Developing native applications on Windows has long been plagued by the unwieldy and non-transparent nature of the Visual Studio installer. Developers are often forced into hours-long downloads, cryptic error messages, and the constant struggle of ensuring consistent build environments across machines and for contributors.

The author, deevus, details the myriad issues:

  • Monolithic Installer: Visual Studio bundles thousands of components, making it difficult to select only what's needed for compilation, leading to massive installations.
  • Lack of Transparency & Control: The installation process is opaque, leaving developers unaware of installed files or how to manage versions, leading to registry cruft and difficult uninstalls.
  • Reproducibility Nightmare: Without proper version control for build tools, environments diverge silently, making reproducible builds a significant challenge.
  • Environmental Fragility: Command-line compilation often relies on vcvarsall.bat, a batch script that globally modifies environment variables, leading to brittle setups.

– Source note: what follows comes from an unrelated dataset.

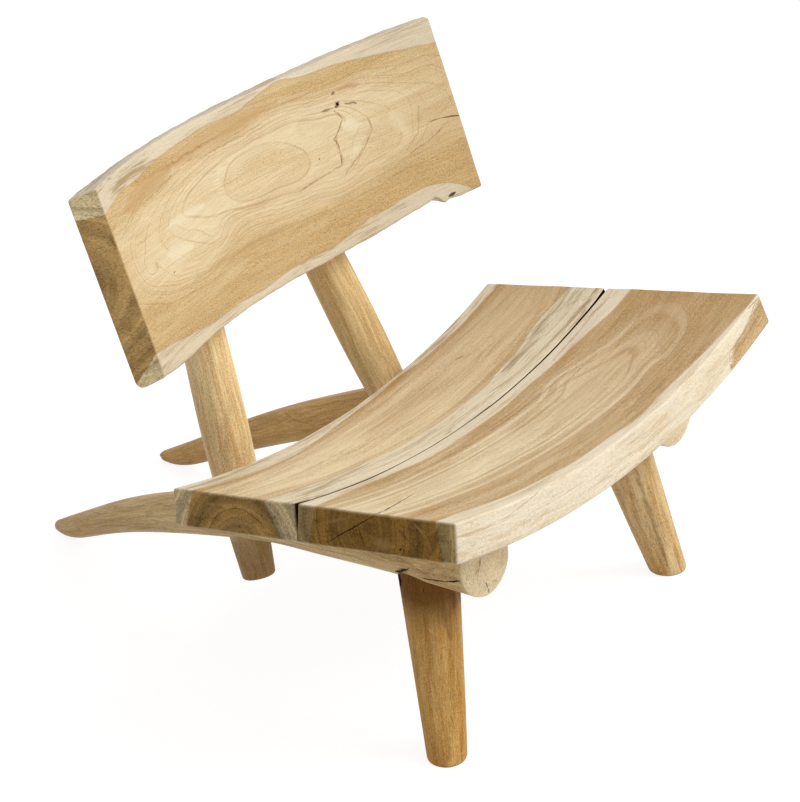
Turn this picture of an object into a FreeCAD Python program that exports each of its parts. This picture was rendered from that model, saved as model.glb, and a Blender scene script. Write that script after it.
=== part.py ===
import FreeCAD, Part
import math
import os

# A low lounge chair of solid teak. Two dished planks make the seat and one curved plank
# with live edges makes the backrest. They stand on two tusk-shaped rails, two splayed
# front legs and two leaning rear posts. The chair rests on the front legs' feet and on
# the flats under the tusks' tips.
# Millimetres, +Z up, the front of the chair towards -Y, the sitter's left towards +X.

Vec = FreeCAD.Vector

# General fits
wood_clearance = 0.1          # radial play of every dowel, peg, plug, tenon and post
screw_clearance = 0.2         # radial play of a screw in the piece it passes through
end_play = 1.0                # free space past the blind end of a dowel, peg or tenon
overrun = 5.0                 # how far a cutting tool runs past what it cuts
same_place = 0.01             # distance within which two points count as one

# Seat: two planks bent across the chair, side by side from front to back
seat_width = 620.0            # chord of the top face from end to end
seat_front_depth = 230.0      # front plank, measured down the slope
seat_rear_depth = 197.0       # rear plank
seat_thickness = 45.0
seat_dish_depth = 43.5        # how far the middle lies below the ends
seat_tilt = 10.7              # degrees that the seat falls towards the back
seat_front_height = 340.5     # top of the dish at the front edge, above the floor
seat_edge_round = 3.0         # easing of every edge but those at the seam
seam_front_bevel = 2.0        # how far the front plank's seam edge leans away at the top
seam_rear_bevel = 6.0         # the same on the rear plank, so that a vee is left open
seam_closed_height = 9.0      # height from the underside where the planks touch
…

To address this, deevus developed msvcup, a small, open-source CLI program inspired by existing work. msvcup bypasses the Visual Studio Installer by parsing Microsoft's public JSON manifests, directly downloading only the necessary compiler, linker, headers, and libraries from the CDN. Key benefits include:

  • Isolated & Versioned Installs: Toolchains and SDKs are installed into separate, versioned directories, allowing side-by-side installations and easy removal.
  • Efficiency: Installs are significantly faster, taking minutes instead of hours, and are idempotent.
  • Reproducibility: Supports lock files, ensuring everyone uses the exact same packages, and provides an "Automatic Environment" for clean build setups.
  • Cross-Compilation: Simplifies setting up cross-compilation environments.

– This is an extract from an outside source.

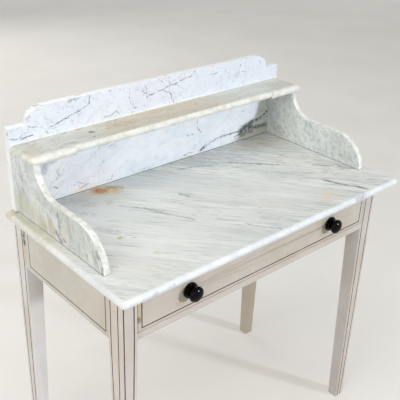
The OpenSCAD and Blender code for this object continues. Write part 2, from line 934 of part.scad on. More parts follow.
// Half section of a knob: radius to the right, distance from the drawer upwards
module knob_2d() {
    disc_2d(flange_d, flange_t, flange_t / 2, 0);
    disc_2d(bead_d, flange_t / 2 + bead_t, bead_t / 2, flange_t / 2);
    square([neck_d / 2, head_mid]);
    translate([0, head_mid]) {
        translate([head_r, 0]) circle(r = head_rim_r);
        head_face_2d();
        mirror([0, 1]) head_face_2d();
    }
}

module knob_at(x) {
    color(BLACK) translate([x, base_y0, knob_z]) difference() {
        rotate([90, 0, 0]) rotate_extrude() knob_2d();
        rod_y([0, -knob_screw_in - end_play, 0], knob_screw_d + 2 * screw_play,
            knob_screw_in + end_play + past);
    }
}

module knob_left() {
    knob_at(-knob_x);
}

module knob_right() {
    knob_at(knob_x);
}

// Screws from inside the drawer, with round heads twice as wide as their shanks
module knob_screws() {
    head_h = knob_screw_d * 0.6;
    color(IRON) knob_places() difference() {
        union() {
            rod_y([0, -knob_screw_in, 0], knob_screw_d, knob_screw_in + drawer_front_t);
            rod_y([0, drawer_front_t, 0], 2 * knob_screw_d, head_h);
        }
        translate([0, drawer_front_t + head_h, 0]) slot_y(2 * knob_screw_d, head_h);
    }
}

marble_top();
splashback();
shelf();
cheek_left();
cheek_right();
splash_pins();
cheek_pins();
shelf_pins();
gallery_screws();
leg_front_left();
leg_front_right();
leg_back_left();
leg_back_right();
side_apron_left();
side_apron_right();
back_apron();
top_rail();
lower_rail();
centre_bearer();
runner_left();
runner_right();
kicker_left();
kicker_right();
guide_left();
guide_right();
drawer_stops();
frame_screws();
drawer_front();
drawer_side_left();
drawer_side_right();
drawer_back();
drawer_bottom();
drawer_nails();
knob_left();
knob_right();
knob_screws();
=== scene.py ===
"""Looks of the washstand: camera, soft light, floor and procedural materials over the CAD nodes."""

import math

import bpy
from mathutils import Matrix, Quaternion, Vector


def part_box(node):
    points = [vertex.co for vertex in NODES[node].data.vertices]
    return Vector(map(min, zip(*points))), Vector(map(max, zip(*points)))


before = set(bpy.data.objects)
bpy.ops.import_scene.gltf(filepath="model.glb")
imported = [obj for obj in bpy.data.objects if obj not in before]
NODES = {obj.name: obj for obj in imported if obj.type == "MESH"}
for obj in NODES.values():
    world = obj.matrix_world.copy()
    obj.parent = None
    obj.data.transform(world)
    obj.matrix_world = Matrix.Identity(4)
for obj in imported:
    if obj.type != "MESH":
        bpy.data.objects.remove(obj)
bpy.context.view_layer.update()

# Camera: the angle, place and lens of the photograph
CAM_AZIMUTH = math.radians(-42.41)
CAM_ELEVATION = math.radians(27.39)
CAM_ROLL = math.radians(2.13)
CAM_AT = Vector((-1.0830, -1.1369, 1.5724))
CAM_LENS = 62.37
CAM_SENSOR = 36.0

# Stage: what the world lights with and how bright it looks, how much the floor glows near the
# object and far from it, and the distances between which its glow grows
WORLD_LIGHT = 0.32
WORLD_SEEN = 0.80
WORLD_COLOUR = (252, 251, 248)
FLOOR_GLOW = 0.34
FAR_GLOW = 0.80
GLOW_FROM, GLOW_TO = 4.0, 14.0
FLOOR_HALF = 40.0
FLOOR_DROP = 0.0005

# Lamps: where they point and their two colours
LAMP_AIM = (0, 0, 0.7)
WARM = (1.0, 0.985, 0.94)
COOL = (0.86, 0.91, 1.0)

# Places that the materials refer to, in metres
SLAB_LOW, SLAB_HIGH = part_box("marble_top")
SPLASH_LOW, SPLASH_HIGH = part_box("splashback")
SHELF_LOW, SHELF_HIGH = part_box("shelf")
CHEEK_LOW, CHEEK_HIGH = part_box("cheek_left")
CHEEK_X = -(CHEEK_LOW.x + CHEEK_HIGH.x) / 2
CHEEK_HALF = (CHEEK_HIGH.x - CHEEK_LOW.x) / 2
LEG_LOW, LEG_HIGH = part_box("leg_front_left")
LEG_TOP_W = LEG_HIGH.x - LEG_LOW.x
LEG_FOOT_W = 0.030  # a leg narrows to this at the floor
FRAME_X = -LEG_LOW.x
FRAME_FRONT = LEG_LOW.y
FRAME_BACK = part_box("leg_back_left")[1].y
APRON_LOW_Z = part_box("lower_rail")[0].z
APRON_HIGH_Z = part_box("side_apron_left")[1].z
DRAWER_LOW, DRAWER_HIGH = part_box("drawer_front")
KNOB_LOW, KNOB_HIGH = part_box("knob_right")
KNOB_X = (KNOB_LOW.x + KNOB_HIGH.x) / 2
KNOB_Z = (KNOB_LOW.z + KNOB_HIGH.z) / 2

# Rounding of the edges of marble and of wood, the angle from which an edge is sharp, and how
# near the points lie that are joined first
MARBLE_ROUND = 0.0015
WOOD_ROUND = 0.0006
ROUND_ANGLE = math.radians(40)
WELD_WITHIN = 1e-6

# Incised lines: what lies at least this deep is line, and lines keep this far from edges
GROOVE_FROM = 0.0002
GROOVE_TO = 0.0030
GROOVE_SOFT = 0.0001
GROOVE_EDGE = 0.0045
GROOVE_COLOUR = (18, 14, 12)

# Noise: the range that gives soft clouds, and the turn of the slab's streaks in degrees
SOFT = (0.38, 0.62)
SLAB_TURN = (0, 0, 50)

# The slab's rounded rim: how far in from the edge its whiteness is full, and ends
RIM_FULL, RIM_END = 0.005, 0.012

# Dirt at the foot of upright marble: how high it is full, and ends
DIRT_FULL, DIRT_END = 0.0005, 0.0018

# A stain is full within this share of its radius, and gone at the other
STAIN_FULL, STAIN_END = 0.1, 1.2

# Farther than any vein reaches, counted in half widths
NO_VEIN = 9.0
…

While msvcup focuses on the core compilation toolchain and doesn't replace the full Visual Studio IDE or MSBuild project systems, it offers a powerful path to modern, declarative, and portable native development workflows on Windows, making the ecosystem feel more aligned with practices common on other platforms.

The Gossip

Windows Workflow Woes Wiped

Many commenters expressed profound relief and appreciation for `msvcup`, highlighting its value as a significant quality-of-life improvement. They shared their own frustrations with the existing Visual Studio installation process, describing it as a painful and inefficient experience. The tool is seen as a major step towards making native Windows development more manageable and less daunting, especially for those who previously resorted to alternatives like MinGW.

Toolchain Takeaways & Tactical Tweaks

The discussion delved into various alternatives and related toolchain challenges. Some users pointed out the existence of LTSC (Long-Term Servicing Channel) Visual Studio Build Tools, which offer more stability but are less known or accessible to hobbyists. Others drew parallels to how other language ecosystems (like Rust's `rustup`) handle toolchain management more gracefully. There were also suggestions for future enhancements, such as adding support for `clang-cl`.

CI/CD Complexities Conquered

A significant portion of the comments focused on how `msvcup` could revolutionize Continuous Integration/Continuous Deployment (CI/CD) pipelines. Developers shared their current convoluted methods, such as extracting toolchains from GitHub Actions runners or manually maintaining release builds, emphasizing the difficulty and cost of maintaining Windows CI. The new tool offers a path to much simpler, faster, and more reproducible CI builds, potentially saving considerable time and resources.